The PM-designate, in his victory speech, highlighted the dual challenges of his tenure–the threat of US President Donald Trump’s tariffs and defeat of his political opponent and Canadian leader of the opposition Pierre Poilievre in the upcoming general elections.

“Donald Trump as we know has put unjustified tariffs on what we build, on what we sell and how we make a living. He is attacking Canadian families, workers and businesses and we cannot let him succeed, and we won’t, we won’t,” Carney declared after the results.

“Donald Trump thinks he can weaken us with his plan to divide and conquer. Pierre Poilievre’s plan will leave us divided and ready to be conquered. Because a person who worships at the altar of Donald Trump will kneel before him, not stand up to him.”

Hitting out at Poilievre, Carney further said the opposition’s “slogans” are not “solutions” and that their leader’s anger is not “action”.

The Conservative Party led by Poilievre had been leading in opinion polls for the last couple of years, before Trump’s tariffs threat.

The Liberals polling numbers had fallen to lows of 20 percent this January, while the Conservatives had touched 44 percent. Following Trudeau’s resignation on 6 January, the Liberals received a polling bounce, and are currently expected to win around 30 percent of votes if elections are held immediately.

Carney was touted as a potential finance minister in Trudeau’s cabinet, with reports indicating that Freeland resigned from her government roles after being asked to step aside as the new Liberal Party leader.

Freeland disagreed, and resigned, which eventually led to Trudeau’s resignation less than a month later. Freeland was considered a key pillar of Team Trudeau, and also of the Team Canada approach in dealing with Trump during his first tenure as US president.

However, despite her long tenure in the government alongside Trudeau, Freeland was unable to convince more than 8 percent of the Liberal voters that she could lead the party into the next general election.


Also Read: Canada’s Trudeau trouble has been replaced by Trump torment. It’s security vs sovereignty


Who is Mark Carney? 

Born in the remote northern town of Fort Smith in the Northwest Territories, Carney grew up in Edmonton, Alberta. The son of a high school principal, Carney went on to study at Harvard University on a scholarship, playing ice hockey, before earning a PhD degree in economics from University of Oxford in 1995.

He spent over a decade working for Goldman Sachs before transitioning in 2003 to the Bank of Canada as deputy governor. In 2007, he was appointed as Governor of Bank of Canada, just before the global financial crisis hit.

The crisis led to Canada entering a deep recession, and Carney’s stewardship of Canada’s central bank received praise as it helped prevent the North American country facing the worst of the crisis.

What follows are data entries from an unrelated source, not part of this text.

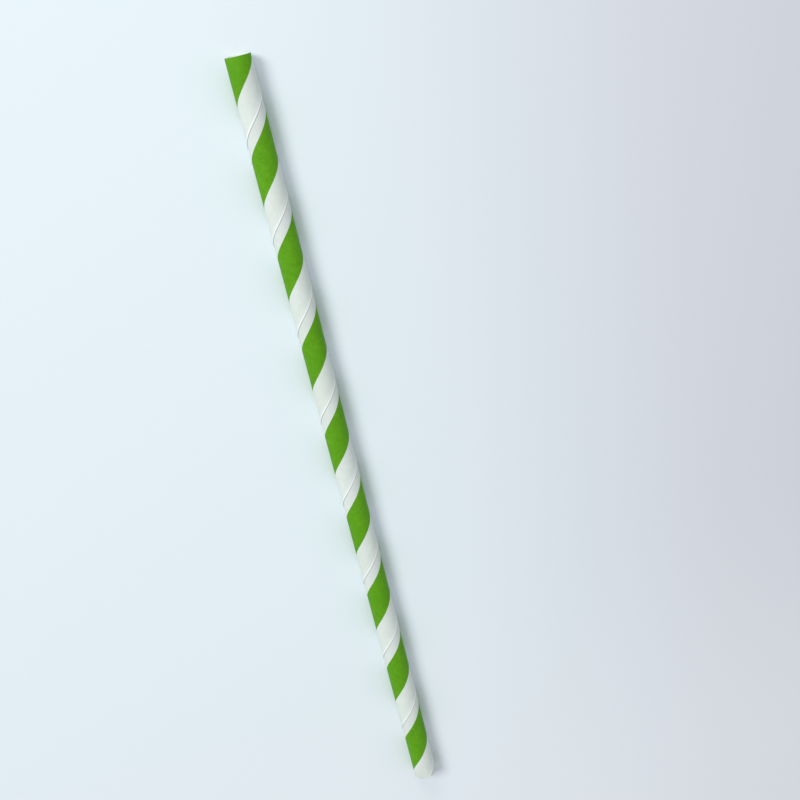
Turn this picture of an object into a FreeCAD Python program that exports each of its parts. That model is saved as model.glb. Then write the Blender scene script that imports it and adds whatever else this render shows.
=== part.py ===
import FreeCAD, Part
import math
import os

# Paper drinking straw, in millimetres. Three strips of paper are wound into one glued tube.
# The tube lies along X with its middle over the origin and rests on the ground plane.
# Its marked end, where the printed band runs out at the cut, points along +X.

# Tube
straw_length = 197.0
outside_diameter = 6.0

# Thickness of the printed facing strip, and of each plain backing strip under it
facing_ply = 0.08
backing_ply = 0.16
backing_plies = 2

# How far one turn of the winding advances along the straw
winding_lead = 23.0

# Lap seam: the facing strip covers the edge of its own last turn, then ramps back to the wall
lap_width = 0.7
lap_ramp = 0.3

# Printed band, and the white margin between it and the free edge of the lap above it
print_width = 6.9
print_margin = 2.45
print_depth = 0.02

# Butt seam in the bore, between the edges of the innermost strip
bore_seam_width = 0.3
bore_seam_depth = 0.08
bore_seam_stagger = 6.0

# Angle round the marked end at which the band's first edge runs out, from +Y towards +Z
run_out_angle = 12.0

# What the winding and cutting allow beyond the tube, so that every cut goes right through
overrun = 1.0

# Turns wound beyond those that fill the straw, one for each end
spare_turns = 2

outer_radius = outside_diameter / 2
wall = facing_ply + backing_plies * backing_ply
bore_radius = outer_radius - wall
lap_radius = outer_radius + facing_ply
circumference = math.pi * outside_diameter
turns_wound = math.ceil(straw_length / winding_lead) + spare_turns

# The straw is wound upright, its run-out half a turn round from the line where the windings start.
# The band's upper edge crosses that line at this height, give or take whole turns.
band_height = straw_length - winding_lead / 2

QUARTER_TURN = 90
AXIS = FreeCAD.Vector(0, 0, 1)
ORIGIN = FreeCAD.Vector(0, 0, 0)


def along(width_across):
    """Length along the straw of a width that is measured square across the wound strip."""
    return width_across * math.hypot(circumference, winding_lead) / circumference


def plain_tube():
    """Upright tube that the strips make, before its seams."""
    outside = Part.makeCylinder(outer_radius, straw_length)
    bore = Part.makeCylinder(bore_radius, straw_length + 2 * overrun)
    bore.translate(-overrun * AXIS)
    return outside.cut(bore)


def ribbon(section, top_height, turns):
    """Ribbon wound right-handed up the tube, from the turn that crosses the straw's foot.

    The section is a list of (radius, depth below the ribbon's top edge) corners, and top_height is
    the height at which that edge crosses the start line, give or take whole turns.
    """
    corners = [FreeCAD.Vector(radius, 0, -depth) for radius, depth in section]
    outline = Part.makePolygon(corners + corners[:1])
    helix = Part.makeHelix(winding_lead, turns * winding_lead, outer_radius)
    wound = helix.makePipeShell([outline], True, True)
    wound.translate((top_height % winding_lead - winding_lead) * AXIS)
    return wound


def cut_to_length(wound):
    """What a wound ribbon leaves between the straw's two square cuts."""
    return wound.common(Part.makeCylinder(outside_diameter, straw_length))


def turn_by_turn(section, top_height):
    """A ribbon as a list of its single turns, cut to length. A turn beyond a cut leaves nothing."""
    turn = ribbon(section, top_height, 1)
    turns = [cut_to_length(turn.translated(i * winding_lead * AXIS)) for i in range(turns_wound)]
    return [turn for turn in turns if turn.Solids]


def lap_seam():
    """Raised lap: a sharp free edge below, and a ramp above where it climbs over the hidden edge.

    The ramp runs on into the wall as deep as it stands out, so that the lap is rooted in it.
    """
    root = outer_radius - facing_ply
    crest = 2 * along(lap_ramp)
    free_edge = crest + along(lap_width)
    section = [(root, 0), (lap_radius, crest), (lap_radius, free_edge), (root, free_edge)]
    return turn_by_turn(section, band_height + along(print_margin) + free_edge)


def printed_band():
    """Skin of the wall that the print covers, taken clear of the outside."""
    skin = outer_radius - print_depth
    outside = outer_radius + overrun
    foot = along(print_width)
    section = [(skin, 0), (outside, 0), (outside, foot), (skin, foot)]
    return turn_by_turn(section, band_height)


def bore_seam():
    """Open butt seam between neighbouring turns of the innermost strip."""
    inside = bore_radius - bore_seam_depth
    groove = bore_radius + bore_seam_depth
    foot = along(bore_seam_width)
    section = [(inside, 0), (groove, 0), (groove, foot), (inside, foot)]
    top_height = band_height - along(bore_seam_stagger)
    return cut_to_length(ribbon(section, top_height, turns_wound))


def wound_tube():
    """The glued tube: plain wall, open seam in the bore, marked print, raised lap."""
    band = printed_band()
    blank = plain_tube()
    printed = [blank.common(turn) for turn in band]
    tube = blank.cut(band).multiFuse(printed + lap_seam())
    return tube.cut(bore_seam())


def laid_down(upright):
    """The straw on its side along X, resting on its lap seam, its middle over the origin.

    Laying it down takes the run-out to the top, from where it is rolled to its own angle.
    """
    upright.translate(-straw_length / 2 * AXIS)
    upright.rotate(ORIGIN, FreeCAD.Vector(0, 1, 0), QUARTER_TURN)
    upright.rotate(ORIGIN, FreeCAD.Vector(1, 0, 0), run_out_angle - QUARTER_TURN)
    upright.translate(lap_radius * AXIS)
    return upright


os.makedirs("parts", exist_ok=True)
straw = laid_down(wound_tube()).Solids[0]
straw.exportStep("parts/paper_straw.step")
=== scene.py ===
import math

import bmesh
import bpy
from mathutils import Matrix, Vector


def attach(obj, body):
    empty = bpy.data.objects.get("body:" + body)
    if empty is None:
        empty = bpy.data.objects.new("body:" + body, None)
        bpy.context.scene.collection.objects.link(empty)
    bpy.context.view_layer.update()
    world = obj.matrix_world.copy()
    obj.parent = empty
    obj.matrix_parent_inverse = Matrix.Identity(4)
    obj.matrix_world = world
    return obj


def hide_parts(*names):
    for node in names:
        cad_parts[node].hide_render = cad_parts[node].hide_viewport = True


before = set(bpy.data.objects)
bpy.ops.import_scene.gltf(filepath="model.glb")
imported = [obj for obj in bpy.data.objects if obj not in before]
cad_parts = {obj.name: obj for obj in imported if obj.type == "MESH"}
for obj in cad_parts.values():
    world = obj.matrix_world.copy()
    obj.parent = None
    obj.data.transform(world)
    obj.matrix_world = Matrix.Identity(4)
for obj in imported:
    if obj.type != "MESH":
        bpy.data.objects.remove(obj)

# Metres throughout, in the frame of the solids
MM = 0.001
straw_length = 197 * MM
outside_diameter = 6 * MM
facing_ply = 0.08 * MM
paper_wall = 0.4 * MM

# Winding, and the lap seam of the facing strip, measured square across the strip
winding_lead = 23 * MM
lap_width = 0.7 * MM
lap_ramp = 0.3 * MM
lap_sag = 0.015 * MM
fold_round = 0.12 * MM

# Line that the strip's hidden edge presses through the margin beside the lap
hidden_edge_gap = 0.65 * MM
hidden_edge_width = 0.35 * MM
hidden_edge_height = 0.012 * MM

# Printed stripe, and the white margin between it and the lap's free edge
print_width = 6.9 * MM
print_margin = 2.45 * MM
run_out_angle = math.radians(12)

# Butt seam between the turns of the innermost strip
bore_seam_width = 0.3 * MM
bore_seam_depth = 0.08 * MM
bore_seam_stagger = 6 * MM

# Rounding of the cut rims, and the least spacing of their points, which leaves room for it
rim_round = 0.03 * MM
rim_facets = 2
rim_spacing = 0.04 * MM

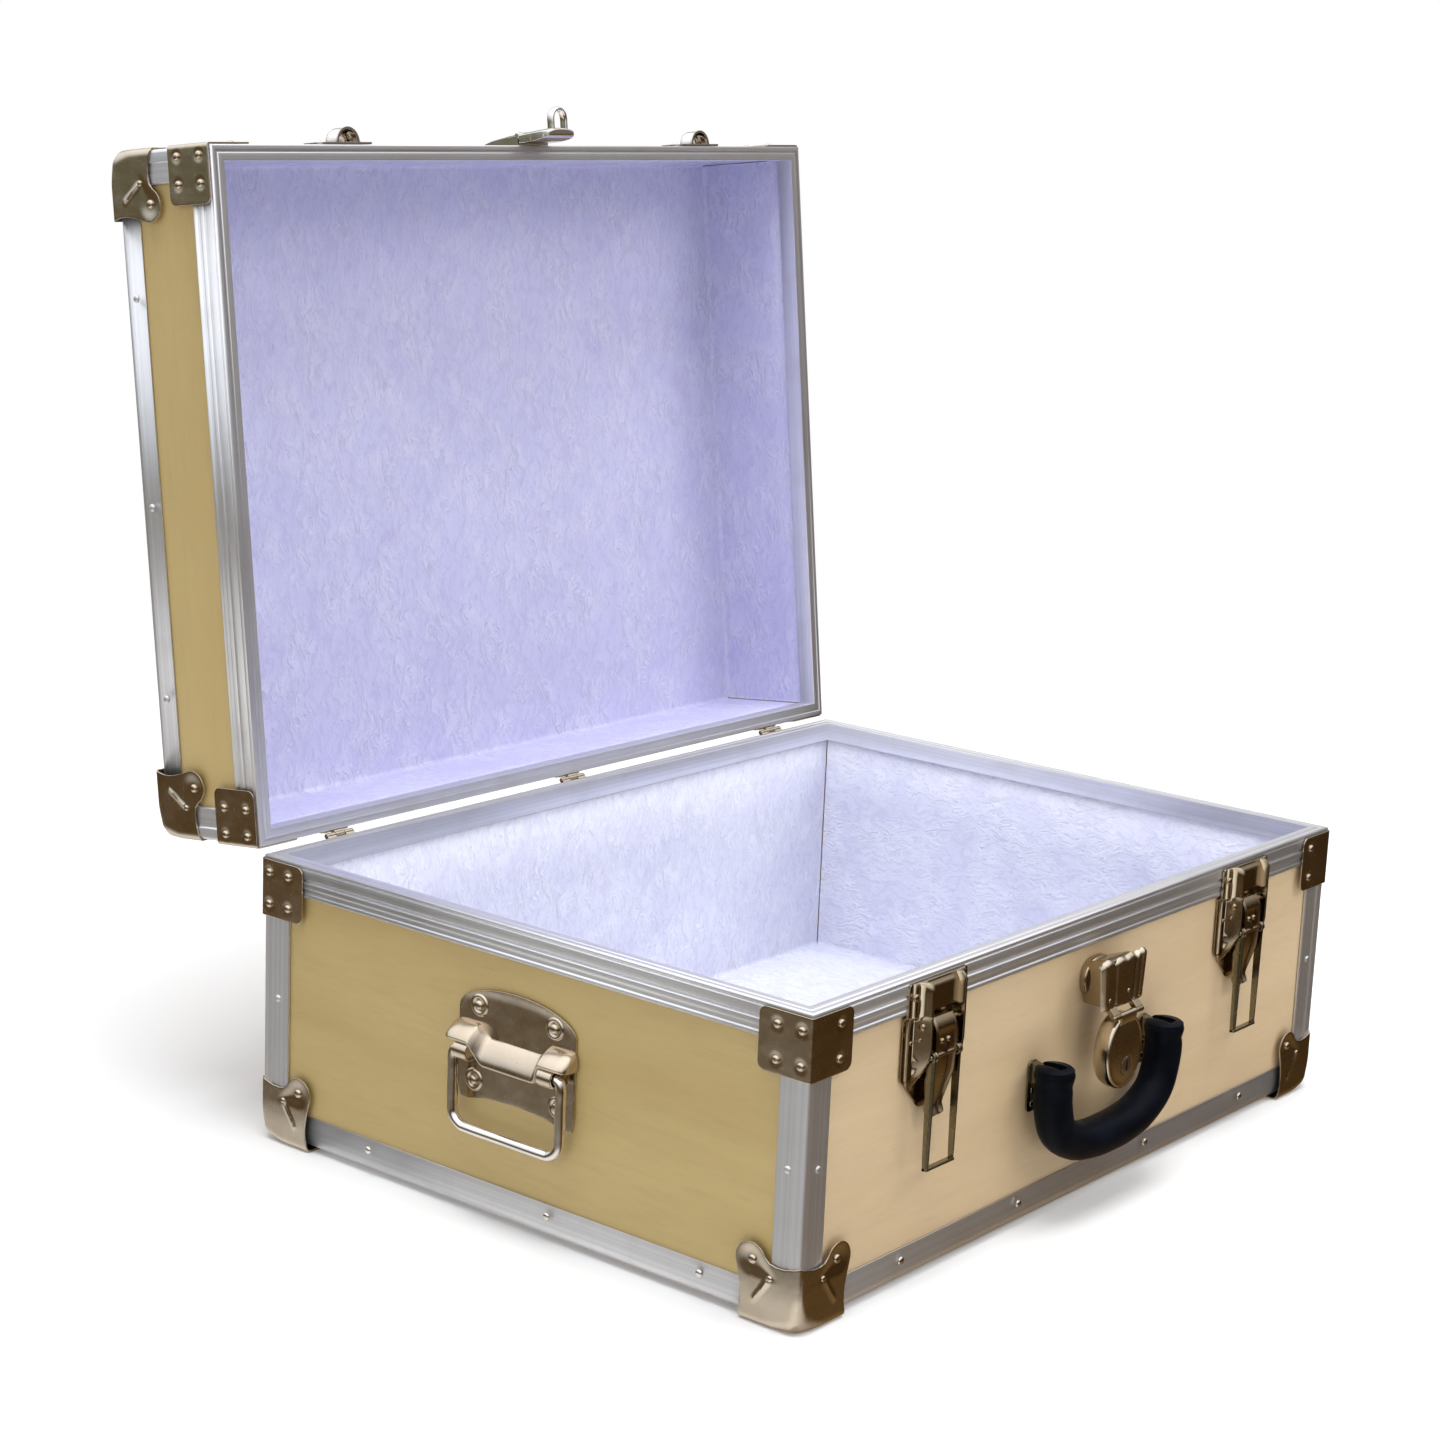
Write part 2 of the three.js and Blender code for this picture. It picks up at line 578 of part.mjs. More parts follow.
// A riveted lug whose cross pin turns in the slotted end of the grip.
function gripMount() {
  const plate = faceOn(roundedRectangle(-5.5, 5.5, GRIP.pivotZ - 26, GRIP.pivotZ + 7.5, 4, 2), GAP, 1.6);
  const lugSide = [
    [1.2, GRIP.pivotZ - 7], [1.2, GRIP.pivotZ + 7], [GRIP.s, GRIP.pivotZ + 5],
    ...arc(GRIP.s, GRIP.pivotZ, 5, 60, -60, 4), [GRIP.s, GRIP.pivotZ - 5],
  ];
  return union(
    plate,
    sideways(lugSide, -3.2, 3.2),
    cylinderX(-9, 9, -GRIP.s, GRIP.pivotZ, 2, 8),
  );
}

const CHEST = { pivotS: 10, pivotZ: 109, wire: 3.5, halfSpan: 44.5, drop: 49.5 };

// Chest handle plate: arched top, hollowed lower edge, a raised fold, and at each end of the fold
// a barrel for the bail under a hood that shades its bend.
function chestPlate() {
  const crown = arc(0, 0, 1, 0, 180, 12).map(([a, b]) => [48 * a, 133 + 17 * b]);
  const hollow = [[-46, 75], [-40, 74.5], [-25, 78], [0, 79.5], [25, 78], [40, 74.5], [46, 75]];
  const plate = faceOn([...hollow, [48, 84], ...crown, [-48, 84]], GAP, 1.8);
  const barrel = (x0, x1) => union(
    cylinderX(x0, x1, -CHEST.pivotS, CHEST.pivotZ, 6.2, 12),
    sideways([[1.5, 103.5], [1.5, 115], [10, 115], [10, 103]], x0, x1),
  ).subtract(cylinderX(x0 - 1, x1 + 1, -CHEST.pivotS, CHEST.pivotZ, 3.9, 12));
  const hoodSide = [[1.5, 114.4], [1.5, 125.5], [6, 124.4], [13, 120.5], [15.4, 116.5], [14.5, 114.4]];
  const fold = sideways([[1.5, 101.5], [9.8, 102], [9.8, 105], [1.5, 118]], -25, 25);
  const shoulder = (a, b) => faceOn([[a, 103], [b, 108], [b, 124.5], [a, 116]], 1.5, 9.4);
  return union(
    plate,
    barrel(-40.4, -29),
    barrel(29, 40.4),
    sideways(hoodSide, -50, -28),
    sideways(hoodSide, 28, 50),
    fold,
    shoulder(-23, -29.5),
    shoulder(23, 29.5),
    ...[[-31, 136.5], [31, 136.5], [-34.5, 88], [34.5, 88]].map(([x, z]) => rivetFront(x, 1.8, z, 5.2, 3)),
  );
}

// One bent wire: two stubs inside the barrels, two legs and a bar.
function chestBail() {
  const top = CHEST.pivotZ;
  const bottom = top - CHEST.drop;
  const span = CHEST.halfSpan;
  const bend = 9;
  const right = [
    [31, top], [38, top], [span - 2, top - 0.9], [span, top - 5], [span, top - 14], [span, bottom + bend + 5],
    [span - 1, bottom + bend - 3], [span - bend + 2, bottom + 1], [span - bend - 5, bottom],
  ];
  const left = right.map(([x, z]) => [-x, z]).reverse();
  const path = new THREE.CatmullRomCurve3(
    [...right, [0, bottom], ...left].map(([x, z]) => new THREE.Vector3(x, -CHEST.pivotS, z)),
    false,
    'centripetal',
  );
  const round = new THREE.Shape(arc(0, 0, CHEST.wire, 0, 315, 7).map(([a, b]) => new THREE.Vector2(a, b)));
  return solid(new THREE.ExtrudeGeometry(round, { extrudePath: path, steps: 34, bevelEnabled: false }));
}

// ---- rear hinges: the base leaf carries two knuckles and the pin, the lid leaf the middle one ----
const KNUCKLE_RADIUS = 1.9;
const LEAF_IN = HALF_D - SHEET - HINGE_Y; // leaf faces measured from the hinge axis
const LEAF_OUT = HALF_D - HINGE_Y;

function hingeWeb(x0, x1, up) {
  const web = [
    [LEAF_IN, 2.6 * up], [LEAF_IN, 0.6 * up], [-0.4, -1.2 * up], [1, 1.2 * up], [LEAF_OUT, 3.6 * up],
  ];
  return union(cylinderX(x0, x1, 0, 0, KNUCKLE_RADIUS, 12), alongX(web, x0, x1));
}

function baseHingeLeaf() {
  const leaf = alongY(roundedRectangle(-12, 12, -20, -2.5, 2.5, 2), LEAF_IN, LEAF_OUT);
  const pin = cylinderX(-4.6, 4.6, 0, 0, 0.8, 8);
  return union(leaf, hingeWeb(-12, -4.3, -1), hingeWeb(4.3, 12, -1), pin);
}

function lidHingeLeaf() {
  const leaf = alongY(roundedRectangle(-12, 12, 2.5, 20, 2.5, 2), LEAF_IN, LEAF_OUT);
  return union(leaf, hingeWeb(-3.9, 3.9, 1)).subtract(cylinderX(-5, 5, 0, 0, 1.1, 8));
}

// ---- assembly ----
const caseGroup = new THREE.Group();
caseGroup.name = 'trunk_case';

addShell(caseGroup, 'base', BASE_HEIGHT, {
  floor: 'floor',
  near: 'front',
  far: 'back',
  corners: ['front_left', 'front_right', 'back_right', 'back_left'],
  sideRivets: [-150, -30, 124],
  separatePosts: true,
  wearBoard: true,
});

const lid = new THREE.Group();
lid.name = 'lid_swing';
lid.position.set(0, HINGE_Y, HINGE_Z);
lid.rotation.x = -LID_OPEN_ANGLE;
caseGroup.add(lid);

// The lid is the same shell turned upside down, so its near side becomes the back.
const lidShell = new THREE.Group();
lidShell.name = 'lid_upside_down';
lidShell.position.set(0, -HINGE_Y, LID_TOP_Z - HINGE_Z);
lidShell.rotation.x = Math.PI;
lid.add(lidShell);
addShell(lidShell, 'lid', LID_HEIGHT, {
  floor: 'top',
  near: 'back',
  far: 'front',
  corners: ['back_left', 'back_right', 'front_right', 'front_left'],
  sideRivets: [-131, -5, 130],
  separatePosts: false,
  wearBoard: false,
});

function frontFrame(parent, y, z) {
  const frame = new THREE.Group();
  frame.position.set(0, y, z);
  parent.add(frame);
  return frame;
}
const baseFront = frontFrame(caseGroup, -(HALF_D - PANEL_INSET), 0);
const lidFront = frontFrame(lid, -(HALF_D - PANEL_INSET) - HINGE_Y, -HINGE_Z);

for (const [side, x] of [['left', -LATCH_X], ['right', LATCH_X]]) {
  add(baseFront, `latch_plate_${side}`, latchPlate(), nickel(), [x, 0, 0]);
  add(baseFront, `latch_lever_${side}`, latchLever(), bright(), [x, 0, 0]);
  add(baseFront, `latch_bail_${side}`, latchBail(), nickel(), [x, 0, 0]);
  add(lidFront, `latch_keeper_${side}`, latchKeeper(), bright(), [x, 0, 0]);
}

add(baseFront, 'lock_case', lockCase(), nickel());
add(baseFront, 'lock_drum', lockDrum(), bright());
add(baseFront, 'lock_plug', lockPlug(), pinSteel(), [0, -DRUM.front + 2.4, PLUG.z]);
add(lidFront, 'hasp_leaf', haspLeaf(), bright());
add(lidFront, 'hasp_flap', haspFlap(), bright());
add(baseFront, 'carry_grip', carryGrip(), blackGrip());
add(baseFront, 'grip_mount_left', gripMount(), nickel(), [-GRIP.halfSpan, 0, 0]);
add(baseFront, 'grip_mount_right', gripMount(), nickel(), [GRIP.halfSpan, 0, 0]);

for (const [side, sign] of [['left', -1], ['right', 1]]) {
  const flank = new THREE.Group();
  flank.position.set(sign * (HALF_W - PANEL_INSET), 0, 0);
  flank.rotation.z = (sign * Math.PI) / 2;
  caseGroup.add(flank);
  add(flank, `chest_plate_${side}`, chestPlate(), nickel());
  add(flank, `chest_bail_${side}`, chestBail(), bright());
}

['left', 'middle', 'right'].forEach((label, i) => {
  add(caseGroup, `hinge_base_leaf_${label}`, baseHingeLeaf(), nickel(), [HINGE_X[i], HINGE_Y, HINGE_Z]);
  add(lid, `hinge_lid_leaf_${label}`, lidHingeLeaf(), nickel(), [HINGE_X[i], 0, 0]);
});

export default caseGroup;
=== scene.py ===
"""Looks of the hinged trunk case: veneer panels, aluminium extrusions, pressed nickel hardware,
a moulded black carry grip and an embossed lilac paper lining. Shapes are drawn in millimetres in
the frame of the panel they sit on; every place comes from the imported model's own boxes."""
import json
import math

import bmesh
import bpy
import numpy as np
from mathutils import Euler, Matrix, Vector
from mathutils.geometry import delaunay_2d_cdt


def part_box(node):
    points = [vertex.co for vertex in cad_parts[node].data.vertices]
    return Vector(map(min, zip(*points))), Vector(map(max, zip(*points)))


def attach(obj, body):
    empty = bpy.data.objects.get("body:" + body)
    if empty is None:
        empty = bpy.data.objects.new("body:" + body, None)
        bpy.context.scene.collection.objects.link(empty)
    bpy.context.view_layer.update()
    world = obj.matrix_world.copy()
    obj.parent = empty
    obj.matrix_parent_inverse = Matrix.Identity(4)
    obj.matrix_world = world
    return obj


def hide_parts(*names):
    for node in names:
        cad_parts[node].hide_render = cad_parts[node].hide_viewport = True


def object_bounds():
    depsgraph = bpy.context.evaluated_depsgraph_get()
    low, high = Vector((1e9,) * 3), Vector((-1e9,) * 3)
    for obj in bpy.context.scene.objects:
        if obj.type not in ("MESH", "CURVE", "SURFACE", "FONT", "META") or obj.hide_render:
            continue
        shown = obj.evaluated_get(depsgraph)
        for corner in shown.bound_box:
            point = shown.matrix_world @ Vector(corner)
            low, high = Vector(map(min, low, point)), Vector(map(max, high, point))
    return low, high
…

His leadership at the bank led to then British Chancellor of the Exchequer George Osborne appointing Carney as Governor of Bank of England in 2013. Carney was the first non-Briton to be appointed to the post since the Bank of England was founded in 1694.

For the next seven years, Carney navigated the British economy through the aftermath of the global financial crisis and the economic impact of Britain’s exit from the European Union (EU). He left the bank in 2020, the year the UK formally exited the EU.

During his tenure in London, Carney had to cut interest rates a number of times, and restart the Bank of England’s quantitative easing programmes after its exit from the EU, to prevent the worst of its economic impacts.

He has dealt with Trump before, as chair of the Financial Stability Board–the institution set in place by the G20 nations in 2009 to monitor and co-ordinate regulatory bodies around the world–between 2011 and 2018.

In 2019, he became the UN’s special envoy on climate action and finance, and in 2021 he launched the Glasgow Financial Alliance for Net Zero, a group of financial institutions combatting climate change.

While there were rumours of a potential political career for Carney, until Trudeau’s resignation, he did not take the dive into politics. However, with Trump in the White House, resurgent Conservatives and a Canadian economy potentially negatively impacted, he seems to have changed his mind.